>> begin

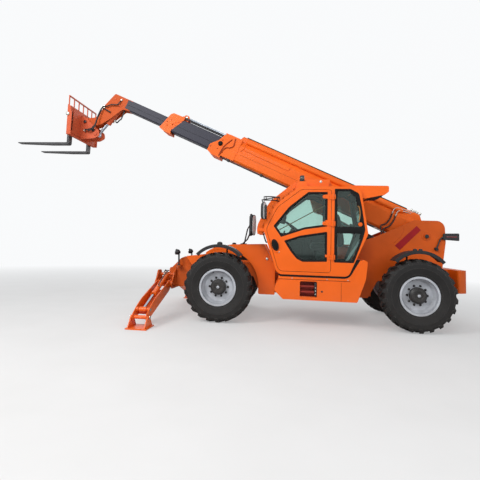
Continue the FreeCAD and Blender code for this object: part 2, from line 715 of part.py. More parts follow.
def roof_guard():
    """The guard of two bent side plates, round bars and a sill over the roof window and windscreen."""
    reach = slab("y", [(1400, 2440), (1575, 2750), (3100, 2750), (3100, 1600), (2300, 1600), (1900, 2300)],
                 cab_right, cab_left)
    plates = []
    for y in guard_plate_y:
        ring = cut(slab("y", cab_outline, y, y + 14, guard_off + guard_depth),
                   slab("y", cab_outline, y - 1, y + 15, guard_off)).common(reach)
        feet = [slab("y", [(x, z), (x + 60, z), (x + 60, z + 110), (x, z + 110)], y, y + 14)
                for x, z in ((1480, 2440), (2010, 2410))]
        plates.append(fuse(ring, *feet))
    middle = guard_off + guard_depth / 2
    path = outline_face("y", cab_outline, 0).makeOffset2D(middle).OuterWire
    stations = guard_stations(path)
    bars = [pin("y", x, z, 12, 365, 960) for x, z in stations]
    low_x, low_z = min(stations, key=lambda station: station[1])
    sill = pin("y", low_x, low_z, 14, 272, 1148)
    brackets = [slab("y", [(low_x - 130, low_z - 24), (low_x + 10, low_z - 24, 8), (low_x + 16, low_z + 20, 8),
                           (low_x - 130, low_z + 34)], y, y + 12) for y in (276, 1132)]
    return cut(fuse(*plates, *bars, sill, *brackets), slab("y", cab_outline, cab_right, cab_left, seat_gap))


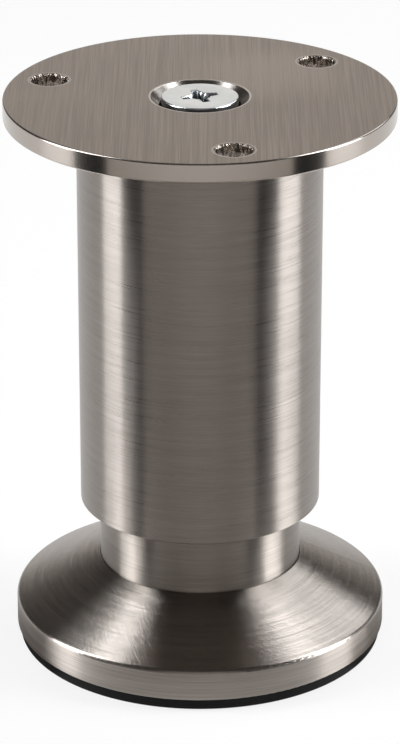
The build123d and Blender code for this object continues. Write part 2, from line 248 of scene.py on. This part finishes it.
# Screw threads: outer and root radius and pitch of M8 and M10, and where each threaded length runs
M8 = {"Outer Radius": 0.0040, "Root Radius": 0.003233, "Pitch": 0.00125, "End Radius": 0.0031}
M10 = {"Outer Radius": 0.0050, "Root Radius": 0.004080, "Pitch": 0.0015, "End Radius": 0.0040}
SCREW_SEAT = 0.1140
SCREW_END = 0.1020
SPINDLE_SHOULDER = 0.0093
GROOVE_LOW = 0.0849
GROOVE_HIGH = 0.0860
GROOVE_RADIUS = 0.0044
SPINDLE_END = 0.08795
OVERLAP = 0.0004
THREAD_COLUMNS = 48
ROWS_A_TURN = 4.0
SPARE_TURNS = 3.0
TURNS_BELOW = 2.0
SHARP_ANGLE = 30.0
LARGE_FACES_LEAD = 100
MERGE = 0.000001
SEAT_MARGIN = 0.00001


def towards(azimuth, distance=1.0, height=0.0):
    """The point at that azimuth, distance from the leg's axis and height."""
    turn = math.radians(CAMERA_AZIMUTH + azimuth)
    return Vector((math.sin(turn) * distance, -math.cos(turn) * distance, height))


# Nodes


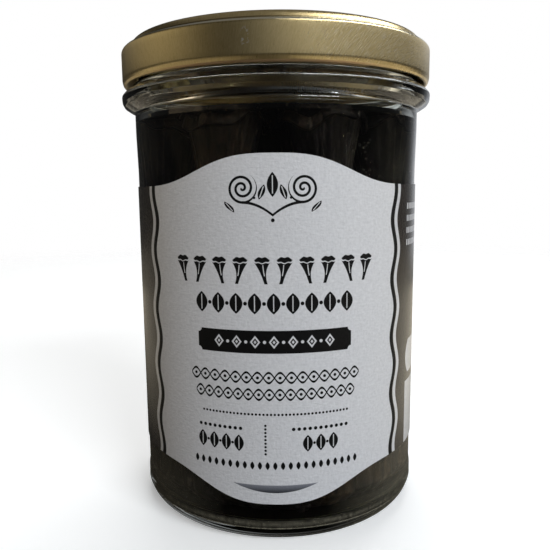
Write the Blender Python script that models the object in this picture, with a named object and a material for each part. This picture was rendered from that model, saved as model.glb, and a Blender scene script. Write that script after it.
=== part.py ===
"""A twist-off glass jar of preserved black trumpet mushrooms.

Metres, +Z up. The origin is the middle of the ring that the jar stands on, and the
front of the label faces -Y. An angle round the jar is counted from the front, positive
towards +X.
"""

import math
import random

import bmesh
import bpy
from mathutils import Vector

MM = 0.001
TURN = 2 * math.pi

# Faces round the turned pieces.
SIDES = 40
# Clear space left between two pieces that touch.
GAP = 0.3 * MM

# Glass jar: a straight-sided 212 ml jar with a 63 mm twist-off finish.
BODY_R = 30.5 * MM
PANEL_R = 30.3 * MM
PANEL_LOW_Z = 7.5 * MM
PANEL_HIGH_Z = 76 * MM
PANEL_SLOPE = 1.5 * MM
HEEL_R = 4.5 * MM
FOOT_IN_R = 24.4 * MM
PUSH_UP = 1.3 * MM
INNER_R = 27.9 * MM
INNER_HEEL_R = 3.6 * MM
FLOOR_Z = 3.2 * MM
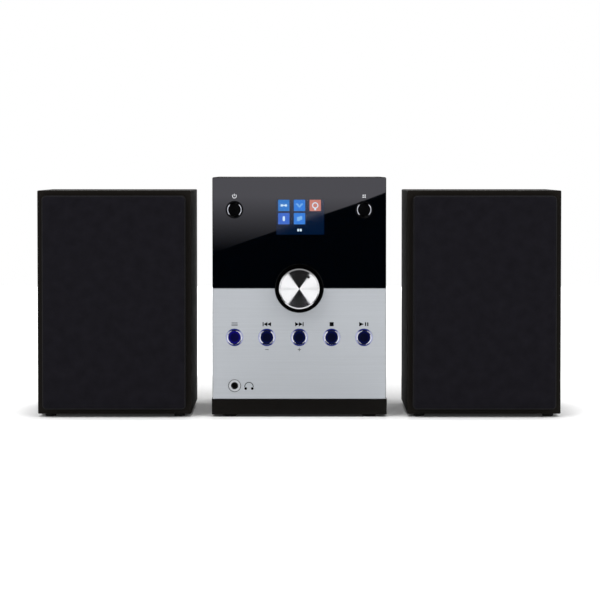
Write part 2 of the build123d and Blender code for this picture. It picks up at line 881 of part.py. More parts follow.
def make_cd_lid():
    """The lid: a skin with a rim, a rounded hinge edge with a bore at each end, a thumb notch."""
    body = lid_outline(lid_half, (lid_front, hinge_y), lid_corner, lid_under, top)
    body += rod_along_x(hinge_y, hinge_z, lid_thickness / 2, -lid_half, lid_half)
    pocket_y = (lid_front + lid_rim + lid_notch_depth, hinge_y - lid_hinge_band)
    pocket_x = (-lid_half + lid_rim, lid_half - lid_rim)
    body -= flat_slab(pocket_x, pocket_y, lid_corner, lid_under - overcut, top - lid_skin)
    notch_y = around(lid_front, 2 * lid_notch_depth)
    corner = lid_notch_depth - round_slack
    body -= flat_slab(around(0.0, lid_notch_width), notch_y, corner, lid_under - overcut, top + overcut)
    for side in (-1, 1):
        ends = sorted((side * (lid_half - hinge_pin_length), side * (lid_half + overcut)))
        body -= rod_along_x(hinge_y, hinge_z, hinge_pin_radius + shaft_gap, *ends)
    return body


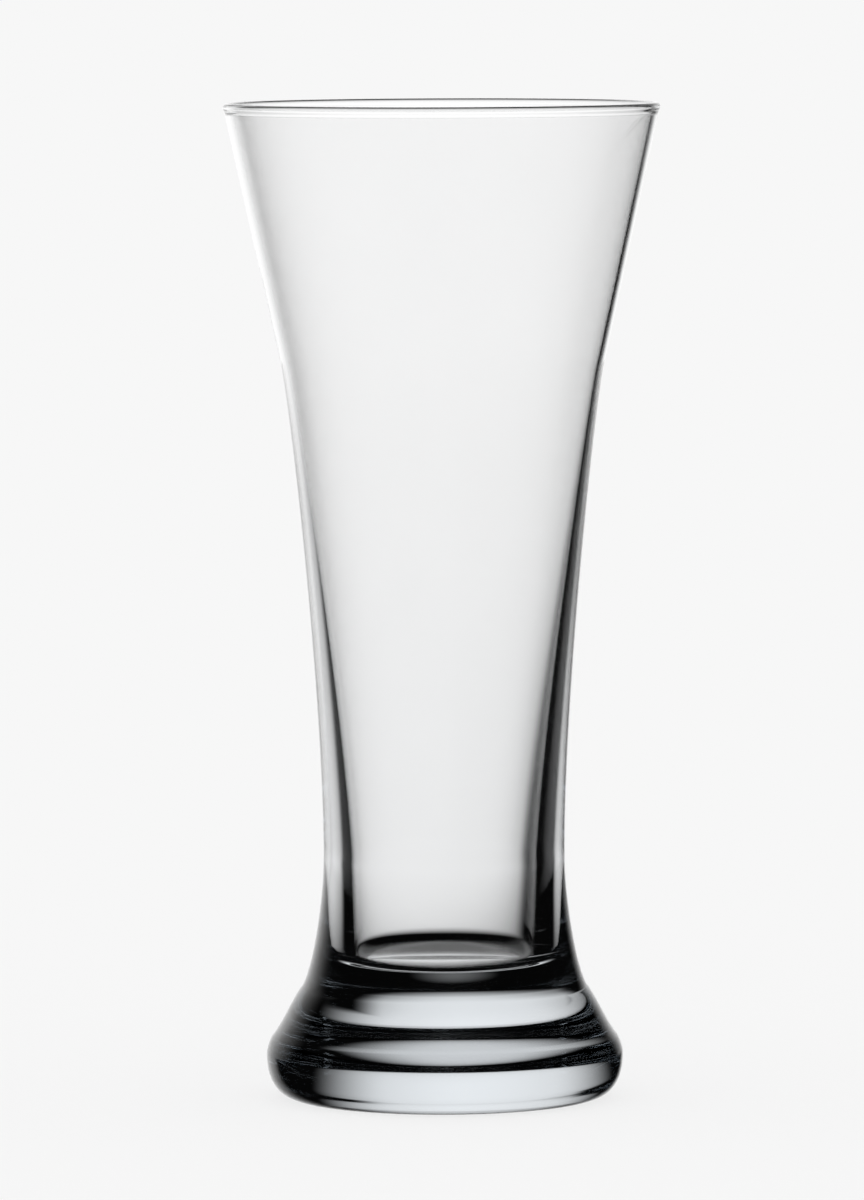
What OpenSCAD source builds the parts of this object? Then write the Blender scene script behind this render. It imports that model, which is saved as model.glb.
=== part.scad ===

>> end

» **Job**: Your task is to transcribe the line containing "What OpenSCAD source" and every line after it, through the last line of the data, exactly as written and with nothing more.

» **Result for this exercise**:
What OpenSCAD source builds the parts of this object? Then write the Blender scene script behind this render. It imports that model, which is saved as model.glb.
=== part.scad ===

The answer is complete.